20130826, 04:46  #7 
Romulan Interpreter
"name field"
Jun 2011
Thailand
2^{2}×5×17×29 Posts 
Did not read all the long post (job! sorry!) yet, but if this is supposed to be a yafu bug, can someone post in the yafu thread so Ben gets knowledge/awareness of it? I think he is kind of too busy with serious things, and he does not read lounge threads...
Last fiddled with by LaurV on 20130826 at 04:47 
20130826, 06:51  #8  
"Dana Jacobsen"
Feb 2011
Bangkok, TH
3^{2}·101 Posts 
Quote:
The bit about yafu was more a side issue. I'm not entirely sure what the OP had in mind, but I think it was either (a) news that this number is composite, for all those who have been holding their breath for the answer; or (b) starting a conversation about primality testing of large numbers with custom software. (a) is silly, (b) is interesting IMO. 

20130826, 08:00  #9 
Romulan Interpreter
"name field"
Jun 2011
Thailand
9860_{10} Posts 
c) boasting about his new integer calculator...

20130826, 08:37  #10 
May 2004
New York City
5·7·11^{2} Posts 
Maybe.
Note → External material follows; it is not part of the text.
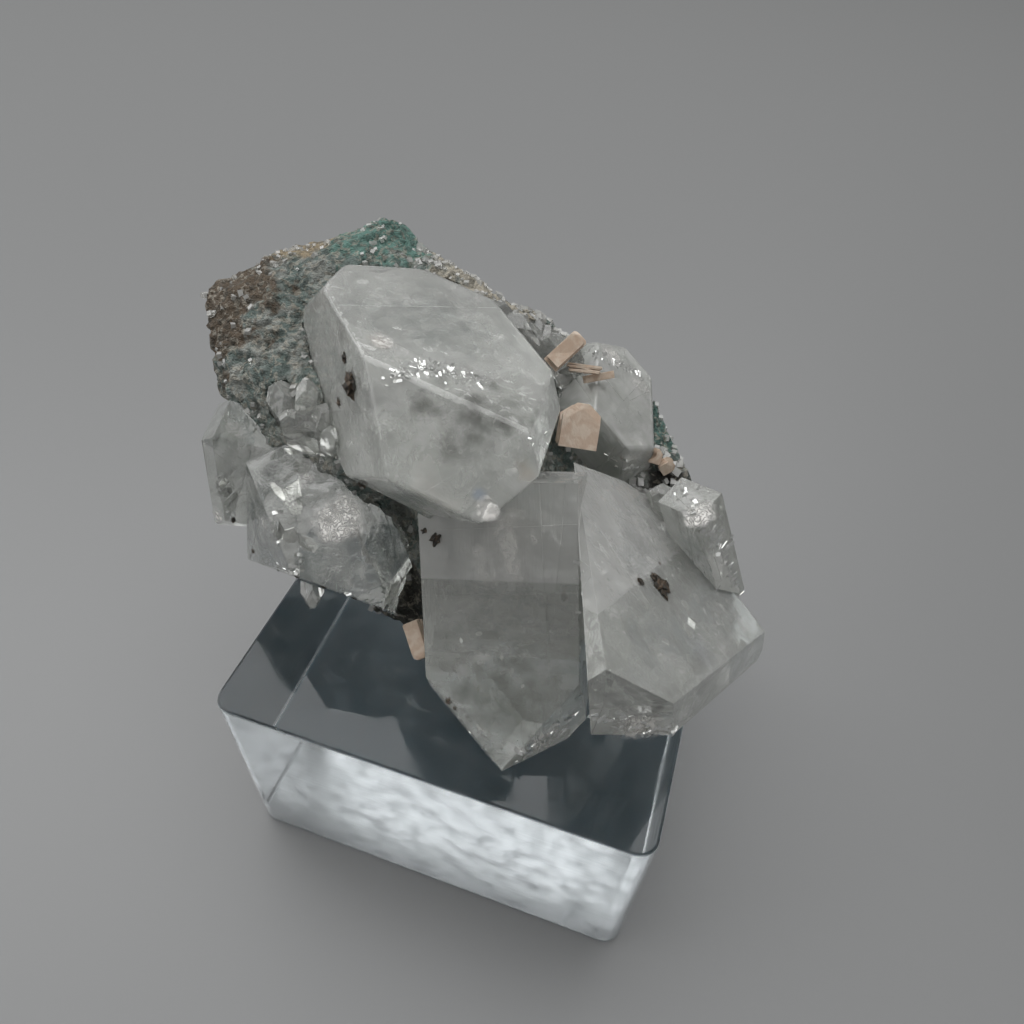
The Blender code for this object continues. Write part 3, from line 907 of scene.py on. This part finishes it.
for number, pearl in enumerate(PEARLS):
    place, outward = seen_on(pearl.node, pearl.pixel)
    film_bm = bmesh.new()
    laid = facing_matrix(place + outward * FILM_HEIGHT, outward)
    wide = pearl.radius * MM
    bmesh.ops.create_circle(film_bm, cap_ends=True, segments=FILM_SIDES, radius=wide, matrix=laid)
    bmesh.ops.solidify(film_bm, geom=film_bm.faces, thickness=FILM_THICKNESS)
    name = f"pearly_patch_{number + 1}"
    add_piece(name, film_bm, pearl_sheen_paint(name, place, pearl))

# %% [markdown]
# ## The small crystals and crusts
# The druse at the left, the crusts and the single small crystals are the same mineral. Along the ridge, and
# wherever crystal meets rock, sit many crystals the size of sugar grains. They could be grown like the large
# ones, but each is a plain block here, because so small a crystal only needs faces that flash.

# %% Small crystals
SMALL_WEAR = 0.07 * MM
SMALL_EDGES = math.radians(20)
SMALL = ["left_druse", "ridge_crust", "back_druse", "pocket_crystal", "seam_crystal"]
crust_finish = apophyllite("crust_apophyllite", direction(0, 90), 0.2, line_depth=0.3, frost=0.2)
for name in SMALL:
    small = solid_copy(name)
    soften(small, SMALL_WEAR, angle=SMALL_EDGES)
    slot = "apophyllite" if "crystal" in name else "apophyllite_crust"
    add_piece(name + "_grown", small, crust_finish, [name])

# %% Where the sugar grains are
Sugar = namedtuple("Sugar", "pixel radius chance size")
SUGAR = [
    Sugar((440, 255), 6, 0.9, 0.5),
    Sugar((470, 272), 7, 0.95, 0.6),
    Sugar((525, 310), 6, 0.95, 0.7),
    Sugar((215, 315), 7, 0.2, 0.5),
    Sugar((385, 240), 6, 0.25, 0.4),
    Sugar((500, 295), 7, 0.95, 0.7),
    Sugar((550, 325), 5, 0.95, 0.7),
    Sugar((600, 345), 5, 0.8, 0.6),
    Sugar((290, 252), 6, 0.5, 0.4),
    Sugar((225, 380), 6, 0.3, 0.4),
    Sugar((300, 400), 5, 0.6, 0.5),
    Sugar((320, 450), 5, 0.6, 0.5),
    Sugar((590, 440), 5, 0.7, 0.7),
    Sugar((650, 480), 5, 0.9, 0.8),
    Sugar((680, 470), 4, 0.7, 0.7),
    Sugar((360, 610), 4, 0.5, 0.5),
]
SUGAR_ANYWHERE = 0.05
ROOT_REACH = 1.8 * MM
ROOT_CHANCE = 0.3
ROOT_SIZE = 0.5


def points_on(bm, count, chance):
    """Random places spread evenly over a mesh's faces, with the faces' directions."""
    faces = bm.faces[:]
    for face in chance.choices(faces, weights=[face.calc_area() for face in faces], k=count):
        first, second = sorted((chance.random(), chance.random()))
        corners = [vert.co for vert in face.verts[:3]]
        place = corners[0] * first + corners[1] * (second - first) + corners[2] * (1 - second)
        yield place, face.normal.copy()


def sugar_here(place, chance):
    """The size of a sugar crystal at a place on the rock, or nothing."""
    for sugar, centre in zip(SUGAR, sugar_centres):
        if (place - centre).length < sugar.radius * MM and chance.random() < sugar.chance:
            return sugar.size
    near_root = any(skins[growth.node].find_nearest(place, ROOT_REACH)[0] for growth in GROWTHS)
    return ROOT_SIZE if chance.random() < (ROOT_CHANCE if near_root else SUGAR_ANYWHERE) else 0.0


sugar_centres = [seen_on("matrix", sugar.pixel)[0] for sugar in SUGAR]
print("places rich in sugar grains:", len(sugar_centres))

# %% Sugar grains
SUGAR_TRIES = 7000
MOST_SUGAR = 2400
SUGAR_LOWEST = BLOCK_TOP + 1.5 * MM
sugar_finish = apophyllite(
    "sugar_apophyllite", direction(0, 90), 0.38, line_depth=0.2, frost=0.2, tint=(0.86, 0.86, 0.83),
    absorbs=False,
)
sugar_bm = bmesh.new()
rock_skin = bmesh.new()
rock_skin.from_mesh(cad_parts["matrix"].data)
bmesh.ops.triangulate(rock_skin, faces=rock_skin.faces)
chance = random.Random(5)
sugar_count = 0
for place, outward in points_on(rock_skin, SUGAR_TRIES, chance):
    size = sugar_here(place, chance)
    if not size or place.z < SUGAR_LOWEST or sugar_count >= MOST_SUGAR:
        continue
    grown = size * MM * chance.uniform(0.5, 1.5)
    angle, azimuth, elevation = chance.uniform(0, math.pi), chance.uniform(0, 360), chance.uniform(-90, 90)
    spun = Matrix.Rotation(angle, 4, direction(azimuth, elevation))
    scale = Matrix.Diagonal((grown, grown, grown * chance.uniform(0.8, 1.6), 1))
    bmesh.ops.create_cube(sugar_bm, size=1.0, matrix=Matrix.Translation(place) @ spun @ scale)
    sugar_count += 1
rock_skin.free()
print("sugar crystals:", sugar_count)
add_piece("sugar_crystals", sugar_bm, sugar_finish)

# %% [markdown]
# ## Stilbite
# The peach blades are stilbite: sheaves of thin plates with a pearly shine. Each solid could keep its flat
# sides, but here it is split into plates that lean a little from one another, with fine lines along them and
# two peach tones in patches.

# %% Stilbite finish
def stilbite():
    material, tree, shader = new_material("peach_stilbite")
    lay = {"Vector": position(tree), "Rotation": (0.6, 0.3, 0.9), "Scale": (3200.0, 3200.0, 420.0)}
    drawn = make(tree, "Mapping", lay).outputs["Vector"]
    plates = noise_of(tree, drawn, 1.0, 4.0)
    patches = use_group(tree, cloud_group, size=700.0, low=0.4, high=0.65)["Mask"]
    colour = mixed(tree, patches, (0.6, 0.45, 0.34, 1), (0.7, 0.58, 0.47, 1))
    bump = bumped(tree, plates, 0.6, 0.15 * MM)
    connect(
        tree, shader, Base_Color=colour, Metallic=0.0, Roughness=ramp(tree, plates, 0.3, 0.7, 0.28, 0.55),
        Transmission_Weight=0.12, IOR=1.5, Normal=bump, Coat_Weight=0.3, Coat_Roughness=0.2,
    )
    return material


stilbite_finish = stilbite()
print("stilbite finish:", stilbite_finish.name)

# %% Stilbite pieces
STILBITE = sorted(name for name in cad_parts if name.startswith("stilbite"))
SHEAF_PLATES = 6
SHEAF_SPLAY = math.radians(5)
PLATE_THICKNESS = 1.15
PLATE_WEAR = 0.08 * MM


def thin_way(bm):
    """The middle of a bmesh, the direction in which it is thinnest, and how thick it is that way."""
    middle = sum((vert.co for vert in bm.verts), Vector()) / len(bm.verts)
    ways = [face.normal for face in bm.faces]
    width = {
        number: max(vert.co.dot(way) for vert in bm.verts) - min(vert.co.dot(way) for vert in bm.verts)
        for number, way in enumerate(ways)
    }
    thinnest = min(width, key=width.get)
    return middle, ways[thinnest].copy(), width[thinnest]


for number, name in enumerate(STILBITE):
    chance = random.Random(number)
    solid = solid_copy(name)
    middle, thin, width = thin_way(solid)
    turn = facing_matrix(middle, thin)
    sheaf = bmesh.new()
    for plate in range(SHEAF_PLATES):
        part = solid.copy()
        soften(part, PLATE_WEAR, angle=SMALL_EDGES)
        high = (plate + 0.5) / SHEAF_PLATES - 0.5
        splay = Matrix.Rotation(chance.gauss(0, 1) * SHEAF_SPLAY, 4, direction(chance.uniform(0, 360), 0))
        length = chance.uniform(0.8, 1.0)
        flat = Matrix.Diagonal((length, length, PLATE_THICKNESS / SHEAF_PLATES, 1))
        shape = Matrix.Translation((0, 0, high * width)) @ splay @ flat
        part.transform(turn @ shape @ turn.inverted())
        plate_mesh = bpy.data.meshes.new("plate")
        part.to_mesh(plate_mesh)
        part.free()
        sheaf.from_mesh(plate_mesh)
        bpy.data.meshes.remove(plate_mesh)
    solid.free()
    add_piece(name + "_peach", sheaf, stilbite_finish, [name])

# %% [markdown]
# ## The rock
# The matrix is altered basalt: green-grey, with teal and brown patches, a pale crust along its top and many
# small broken grains. The solid has its lumps and ledges. The rest could all be left to the material, but a
# displaced, finer copy gives the broken surface that one can feel, and only grains and colours are left.

# %% Rock finish
Patch = namedtuple("Patch", "place radius ragged colour")
ROCK_PATCHES = [
    Patch((-46, 12, 66), 11, 2.2, (0.12, 0.09, 0.062)),
    Patch((-38, 24, 72), 6, 1.6, (0.36, 0.29, 0.19)),
    Patch((-27, 27, 75), 8, 1.8, (0.13, 0.25, 0.215)),
    Patch((-12, 29, 68), 10, 1.6, (0.5, 0.46, 0.38)),
    Patch((16, 25, 58), 8, 1.4, (0.11, 0.2, 0.175)),
    Patch((20, 14, 51), 4.5, 0.8, (0.03, 0.028, 0.024)),
    Patch((-12, -10, 39), 9, 1.0, (0.05, 0.05, 0.042)),
]


def rock():
    material, tree, shader = new_material("matrix_rock")
    grains = use_group(tree, grain_group, fineness=1500.0)
    coarse = use_group(tree, grain_group, fineness=620.0)
    patchy = use_group(tree, cloud_group, size=330.0, low=0.42, high=0.6)["Mask"]
    specks = use_group(tree, cloud_group, size=1100.0, low=0.52, high=0.6)["Mask"]
    colour = mixed(tree, patchy, (0.15, 0.195, 0.18, 1), (0.33, 0.345, 0.32, 1))
    stir = unrest(tree)
    for patch in ROCK_PATCHES:
        place = tuple(part * MM for part in patch.place)
        mask = use_group(
            tree, spot_group, place=place, radius=patch.radius * MM, ragged=patch.ragged, unrest=stir
        )["Mask"]
        colour = mixed(tree, mask, colour, (*patch.colour, 1))
    speckled = mixed(tree, maths(tree, "MULTIPLY", specks, 0.6), colour, (0.4, 0.37, 0.31, 1))
    toned = mixed(tree, ramp(tree, grains["Tone"], 0.3, 1.0, 0.0, 0.5), speckled, (0.03, 0.035, 0.03, 1))
    height = maths(tree, "ADD", maths(tree, "MULTIPLY", coarse["Height"], 1.6), grains["Height"])
    bump = bumped(tree, height, 0.9, 0.3 * MM)
    roughness = ramp(tree, grains["Shine"], 0.0, 0.5, 0.3, 0.85)
    connect(tree, shader, Base_Color=toned, Metallic=0.0, Roughness=roughness, Normal=bump)
    return material


rock_finish = rock()
print("patches of colour on the rock:", len(ROCK_PATCHES))

# %% Rock piece
ROCK_CUTS = 2
KNOB = 0.6 * MM
CHIP = 0.3 * MM
KNOBS_A_MM = 0.42
CHIPS_A_MM = (1.3, 2.9)
ROCK_LOWEST = BLOCK_TOP + 0.05 * MM


def broken(point):
    """How far broken rock stands out at a point: knobs with ridges between them, and small chips."""
    knobs = 1 - 2 * abs(noise.noise(point * KNOBS_A_MM * PER_MM))
    coarse, fine = (noise.noise(point * size * PER_MM) for size in CHIPS_A_MM)
    chips = coarse + 0.5 * fine
    return knobs * KNOB + chips * CHIP - 0.5 * KNOB


rock_bm = bmesh.new()
rock_bm.from_mesh(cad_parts["matrix"].data)
bmesh.ops.remove_doubles(rock_bm, verts=rock_bm.verts, dist=MERGE_WITHIN)
bmesh.ops.subdivide_edges(rock_bm, edges=rock_bm.edges, cuts=ROCK_CUTS, use_grid_fill=True)
rock_bm.normal_update()
for vert in rock_bm.verts:
    vert.co += vert.normal * broken(vert.co)
    vert.co.z = max(vert.co.z, ROCK_LOWEST)
add_piece("matrix_rock", rock_bm, rock_finish, ["matrix"])

# %% [markdown]
# ## Floor and light
# A plain pale floor and soft lamps, so that the object alone is judged. Glass shows what stands round it, so
# the world is a soft grey rather than black.

# %% Floor
FLOOR_HALF = 2.0
FLOOR_DROP = 0.0002


def floor_finish():
    material, tree, shader = new_material("floor")
    connect(tree, shader, Base_Color=(0.21, 0.213, 0.215, 1), Metallic=0.1, Roughness=0.45)
    return material


floor_bm = bmesh.new()
bmesh.ops.create_grid(floor_bm, x_segments=1, y_segments=1, size=FLOOR_HALF)
floor_mesh = bpy.data.meshes.new("floor")
floor_bm.to_mesh(floor_mesh)
floor_bm.free()
floor_mesh.materials.append(floor_finish())
floor = bpy.data.objects.new("floor", floor_mesh)
floor.location.z = -FLOOR_DROP
bpy.context.scene.collection.objects.link(floor)
floor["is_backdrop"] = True
print("floor, mm below the block:", FLOOR_DROP / MM)

# %% Light
Lamp = namedtuple("Lamp", "name place size energy")
AIM = Vector((0, 0, 50)) * MM
LAMPS = [
    Lamp("ceiling", Vector((-0.15, 0.3, 0.95)), 1.3, 11.0),
    Lamp("window", Vector((-0.8, -0.1, 0.5)), 0.9, 3.6),
    Lamp("fill", Vector((0.7, -0.5, 0.4)), 0.8, 1.2),
]
for lamp in LAMPS:
    light = bpy.data.lights.new(lamp.name, "AREA")
    light.size = lamp.size
    light.energy = lamp.energy
    holder = bpy.data.objects.new(lamp.name, light)
    holder.location = lamp.place
    holder.rotation_euler = (AIM - lamp.place).to_track_quat("-Z", "Y").to_euler()
    bpy.context.scene.collection.objects.link(holder)
print("lamps, watts:", {lamp.name: lamp.energy for lamp in LAMPS})

# %% World
world = bpy.data.worlds.new("studio")
bpy.context.scene.world = world
world.use_nodes = True
backdrop = world.node_tree.nodes["Background"]
backdrop.inputs["Color"].default_value = (0.27, 0.27, 0.265, 1)
backdrop.inputs["Strength"].default_value = 0.8
bpy.context.scene.view_settings.view_transform = "Standard"
print("world strength:", round(backdrop.inputs["Strength"].default_value, 2))

# %% Write the sizes and finish
low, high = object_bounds()
print("dressed specimen, mm:", [round((end - start) / MM, 1) for start, end in zip(low, high)])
And it's not yet a speed demon compared to these others.
But it does wwork, it did check this special form number of 4772 digits, (big perhaps only by ordinary standards), and the fact that facttordb hadn't factored it meant it was worth factoring. 
20130826, 09:17  #11 
"Dana Jacobsen"
Feb 2011
Bangkok, TH
1110001101_{2} Posts 
(c) is fine too. After working hard on something like this for a while, it's nice to tell someone who might care (or at least can immediately grasp the idea and some applications). My family pretends to be interested when I discuss it, but everyone else loses interest after about the 5th word. "Elliptic Curves? Oh, you're going to the gym?"
"the fact that facttordb hadn't factored it meant it was worth factoring." factordb will always have a large supply of unfactored ~5000 digit numbers. This is akin to saying all numbers are worth factoring.